The judge stated: “So I don’t necessarily have to believe the second statement, particularly when it’s self-serving on the issue of the burning. I mean there’s certainly the suggestion that they [the defendant and Brooks] discussed the, the hiring, that there was a hiring for insurance fraud and one of the possible means of getting rid of the car was burning it in North Carolina. ... I don’t have to believe the statement, well, don’t bum it, which is an attempt to disavow not the insurance fraud, but the means by which it was attempted.”
The former requires proof that the object of the arson was one of a set of defined structures, whereas the latter requires proof of intent to defraud an insurer.
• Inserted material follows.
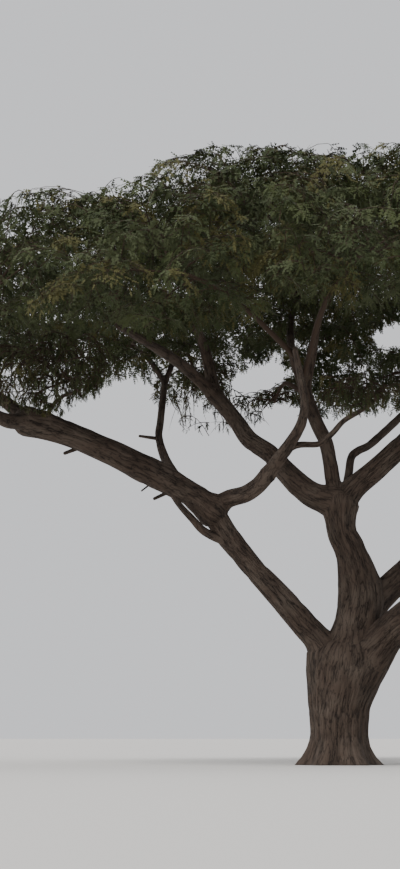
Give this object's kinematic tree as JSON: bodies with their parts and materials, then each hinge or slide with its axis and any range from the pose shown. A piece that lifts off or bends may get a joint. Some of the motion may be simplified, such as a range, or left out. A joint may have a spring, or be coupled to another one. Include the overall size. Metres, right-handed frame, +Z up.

In Shuman, the court looked to the defendant’s actual conduct in assessing whether, in the circumstances of that case, proof of mutually exclusive elements was required. As the court tellingly concluded, “at least upon the record before us, one of the two convictions cannot stand.” Commonwealth v. Shuman, 17 Mass. App. Ct. at 451.
While the defendant in Shuman was charged with G. L. c. 266, § 2 (buming of a building), and the defendant in Anolik was charged with G. L. c. 266, § 1 (burning of a dwelling), there is no functional difference between these crimes for the purpose of assessing whether either is included within G. L. c. 266, § 10.
Section 1 requires proof that a dwelling was burned; § 10 requires proof of intent to defraud an insurer.